La question posée par le titre est l’équivalent d’un « qui suis-je ? » aux yeux des autres, et même dans l’absolu. Un enfant médite sur le fait qu’il est arabe pour les Français, français pour les Arabes, qu’il est un maitre pour son chien, un élève pour son maitre, qu’il est, selon les regards, d’Afrique ou d’Europe… Quelle est la couleur du Français, au fait ?

Les illustrations de Géraldine Alibeu qui placent l’enfant isolé dans de vastes espaces colorés (piscine, plaine jaune ou rouge, ciel nocturne…) montrent bien le désarroi de l’enfant, comme sa volonté de comprendre.
Le regard qu’il porte sur son chien ouvre et clôt l’album : l’animal est lui aussi un mystère (que pense-t-il ?) mais il aime sans faire de distinctions et d’ailleurs, « il est de toutes les couleurs ! »

Je serai cet humain qui aime et qui navigue

Je serai cet humain qui aime et qui navigue
Frank Prévot, Stéphane Girel (ill.)

Hong Fei, 2016

« Homme libre, toujours tu chériras la mer ! » … et la poésie

Par Anne-Marie Mercier

Il faut de l’espace pour évoquer le temps, la mer, l’amour, le lien, les racines… L’album est généreux et propose un grand format et même, vers la fin, une quadruple page à déplier. Les dessins, stylisés, plantent un décor de verts et de bleus, qui tournent parfois à l’orangé et au rouge, violet : décor d’herbe, de mer, de nuages, et parfois d’horizons lointains et de motifs exotiques, où l’envers peut être l’endroit.

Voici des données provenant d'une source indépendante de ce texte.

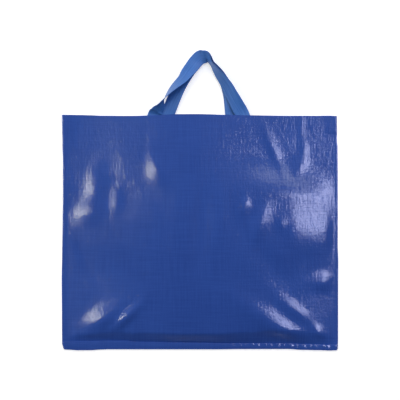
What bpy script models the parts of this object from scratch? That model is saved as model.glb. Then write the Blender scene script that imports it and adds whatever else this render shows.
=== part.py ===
"""Shopping bag of laminated woven polypropylene, empty, lying on its back panel.

X runs across the bag, Y from the bottom seam towards the handles and Z up from
the floor. The origin is on the floor under the middle of the whole bag, handles
included. Lengths are in metres and angles in degrees.

While it is being made, the bag has its bottom edge at Y = 0. The last step
moves every piece back by half of the overall length.
"""

import math

import bmesh
import bpy
from mathutils import Vector

# The bag's laminated sheet
BAG_WIDTH = 0.497
BAG_HEIGHT = 0.421
SHEET = 0.0004
SIDE_SEAM = 0.0095
BOTTOM_SEAM = 0.0125
BOTTOM_SEAM_LAYERS = 6
SEAM_WELD = 0.0041
BOTTOM_WELD = 0.0016
HEM_DEPTH = 0.028
HEM_STEP = 0.0085

# How full the empty bag stands, from its seams up to its front panel
CROWN_BOTTOM = 0.0115
CROWN_MIDDLE = 0.0220
CROWN_MOUTH = 0.0180
SHOULDER = 0.0190
SHOULDER_POWER = 1.6
SIDE_POWER_BOTTOM = 6.0
SIDE_POWER_TOP = 2.2
SIDE_POWER_REACH = 0.3
FOLD_FADE = 2.5

# Handle straps of flat webbing
STRAP_WIDTH = 0.0250
STRAP_THICKNESS = 0.0012
STRAP_EDGE = 0.0003
FOOT_DEPTH = 0.050
FRONT_FEET_SPACING = 0.163
BACK_FEET_SPACING = 0.1165
FOOT_RELIEF = 0.0010
RELIEF_MARGIN = 0.0006
RELIEF_EDGE = 0.0075

# The loop's top, measured from the bag's centre line and its rim
LOOP_TOP_X = 0.0126
LOOP_RISE = 0.1080
LOOP_LEFT = Vector((-0.0162, -0.0088))
LOOP_RIGHT = Vector((0.0124, -0.0131))
LOOP_ROUND = Vector((0.0, 0.0028))
LEG_BOW_LEFT = 0.0062
LEG_BOW_RIGHT = 0.0066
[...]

Sur la plage où il accompagne son grand-père chaque année pendant l’été, un enfant trouve un coquillage sur lequel est inscrite la phrase « écoute-moi ». Il y entend des sons étranges, des rythmes, qui peu à peu deviennent un langage inconnu, langage qu’il finit par traduire, d’abord pour dire le poème qu’est la vie de son grand-père, puis pour dire la sienne avant d’inventer un autre poème.

Ce tâtonnement à la recherche d’un sens à donner au langage poétique s’accompagne d’une interrogation sur les origines : l’enfant  a pour ancêtres un marin européen et une femme originaire de Polynésie. A cette question qu’il se pose, il répond en fin de parcours avec le projet d’« être un humain », ce qui dit beaucoup, mais aussi un humain « qui aime et qui navigue », comme son grand père ; sera-ce sur la mer ou sur les vagues de la poésie ?

Ce narrateur est aussi un humain qui lit de la poésie, les références à des textes et auteurs connus étant nombreuses, sous la forme de clins d’œil, d’évocations plutôt que de citations et la question de l’écoute et de l’appropriation des sons, centrale.

L’histoire, comme les images, est dense, forte, et la magie du chant du coquillage prenante.

Et avant

Et avant
CharlElie Couture, Serge Bloch
Sarbacane, 2012

 Sur la question sans fin des origines

Par Dominique Perrin

Un habitant d’une grande ville moderne dialogue avec un interlocuteur essentiellement curieux, qu’on devine être jeune. Au départ, il semble s’agir d’un monologue ; quelqu’un décrit, de manière très concrète, les conditions actuelles de son existence : ce qu’il a sous les yeux, ce qu’il a fait la veille… Puis le récit embraye sur ce qui devient un principe d’engendrement : « Et avant ? », demande en cascade l’interlocuteur mystérieux. D’une peinture volontiers prosaïque et ironique du monde qui l’entoure, le narrateur-auteur passe au témoignage autobiographique, à la narration d’une histoire familiale, puis à l’histoire collective, puis au mythe des origines de l’humanité, et à une représentation poético-scientifique des origines de la vie. Il se réempare finalement de la première personne (« avant, j’étais une algue »), et retourne la question : « Et toi, à propos, d’où viens-tu ? ». Cet album percé de part en part d’un œil-soleil-tunnel présente la même fraîcheur et la même exigence que les productions séparées de ses deux auteurs « multistes » dans d’autres domaines de création – musique, dessin , conte…

 

Les Pakomnous

Les Pakomnous
Anne Jonas, Christophe Merlin

L’Edune, 2012

« En ces temps lointains, le monde s’occupait doucement de ses commencements »

Par Dominique Perrin

La fable est ancienne comme l’humanité, et son humour piquant aussi : deux peuples vivent en ennemis chacun de leur côté d’un fleuve, jusqu’à ce qu’un(e) innocent(e) convertisse la défiance atavique en désir de rencontre. L’histoire n’a pas une ride, et rayonne de tous ses feux sous les plumes d’Anne Jonas et de Christophe Merlin, qui semblent la réinventer, l’une dans une écriture « des commencements » associant de façon remarquable simplicité syntaxique et puissance métaphorique, l’autre dans un style graphique évoquant ici une tradition populaire russe mâtinée de clins d’oeil à Nicole Claveloux, là les stables paysages de Cézanne.